Harrison's attempts to understand, justify and exonerate the skinhead are the backbone of the poem, with the inevitable collapse into failure as youth and age fail to meet across the widening chasm of the versus.
‘The only reason why I write this poem at all
on yobs like you who do the dirt on death
's to give some higher meaning to your scrawl.'
Don't fucking bother, cunt! Don't waste your breath!
'You piss-artist skinhead cunt, you wouldn't know
and it doesn't fucking matter if you do,
the skin and poet united fucking Rimbaud
but the autre that je est is fucking you.'
As the poem reaches its conclusion we clearly see the divide within Harrison himself - the skin head graffiti scrawler representing his working roots and the middle aged poet trying to defend (to himself?) how he has travelled so far from both his youth and his own working class Yorkshire background.
He took the can, contemptuous, unhurried
and cleared the nozzle and prepared to sign
the UNITED sprayed where mam and dad were buried.
He aerosolled his name. And it was mine.
You get the feeling with V that it was write it or go mad. The torrent of emotion unleashed in the lines of the poem needed to be released and as a poet Harrison had the perfect outlet to do it. Interestingly enough there is a clear parallel between the educated Harrison expressing his frustrations on paper and the uneducated skinhead scrawling his frustrations on the graves. Which of course is the message Harrison intended to convey all along.
V is a brilliant poem and like many brilliant poems it would probably have been consigned to academic obscurity were it not for the vernacular employed by Harrison in his work. V is sadly best known as "that poem with the C word." I believe our literate friends at the Daily Mail actually went through and counted how many times each different expletive appears......information they triumphantly served up to their (presumably equally philistine readers) in an article expressing outrage that such filth can be shown on national television (at eleven o clock on channel 4....)
Now you can't deny that some of the language in Mr Harrison's poem might seem a bit fruity for the average dinner party. But as an emotionally honest reaction to what must have been a pretty devastating discovery, Harrison's words hit the mark. Equally, I doubt his portrayal of the sneering skinhead would have been as effective if the lad has spoken BBC English. In making the decision to eschew the stuffy taboo about naughty words, Harrison brings a realism into his work that only adds to the poignancy of his own very genuine reaction at the state of his parents graves.

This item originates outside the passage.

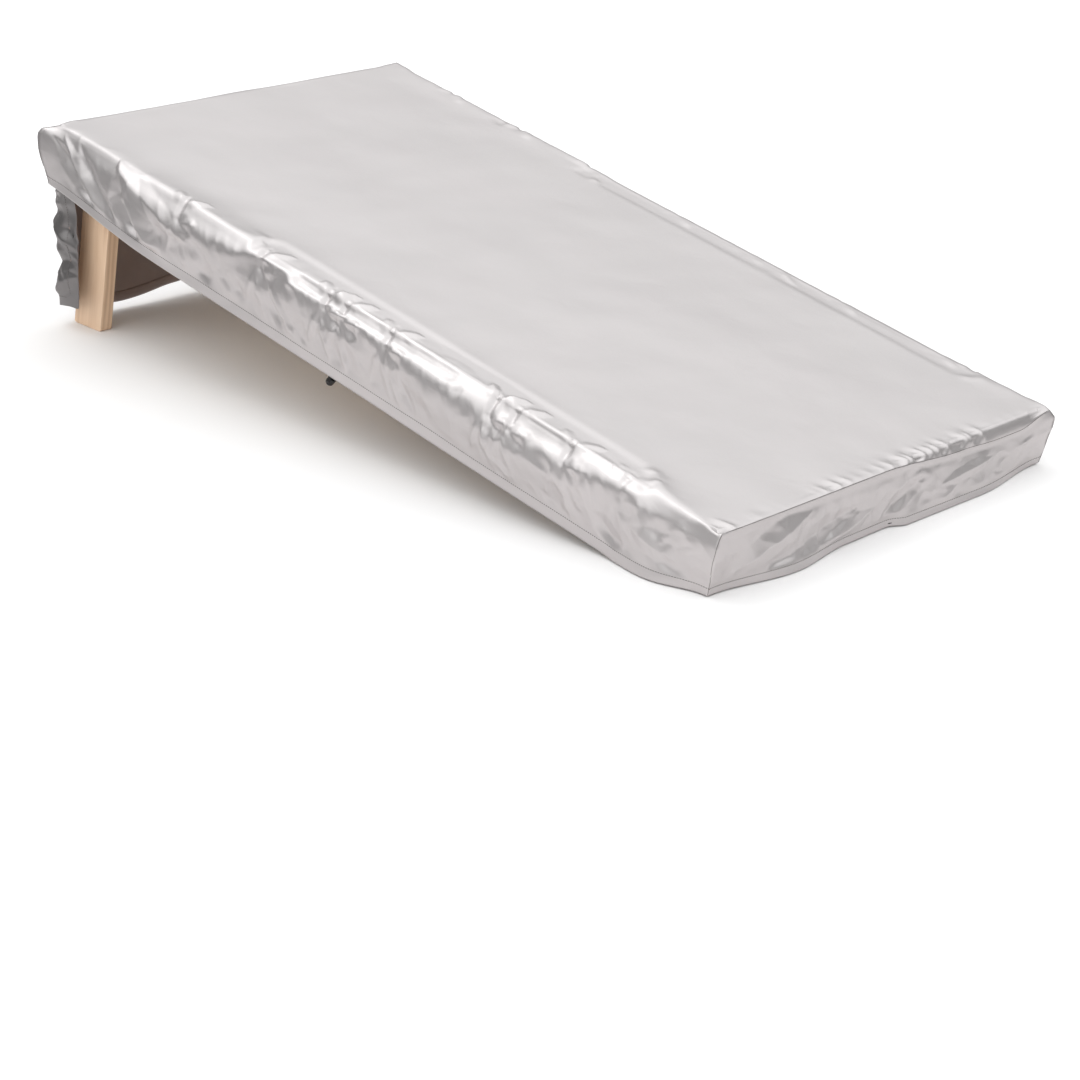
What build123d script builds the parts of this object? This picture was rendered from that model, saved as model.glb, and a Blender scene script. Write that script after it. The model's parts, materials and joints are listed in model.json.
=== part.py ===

Of course you can't expect any in depth literary criticism in the Daily Mail. They'll have missed all the layers of meaning because they were too busy making their tally of the rude words. Which is a shame, because if the papers were a bit more focused on literary merit and a bit less focused on creating scandal where it doesn’t need to exist then a lot more people would be exposed to a lot more good poetry. Although, contrarily, I could be wrong - possibly the best thing the papers could do is to go ahead and condemn the poem. For as a consequence of all this publicity far more people will read it than ever would have done…… And to me that’s a win for good poetry and a sound defeat for narrow minded literature fascism....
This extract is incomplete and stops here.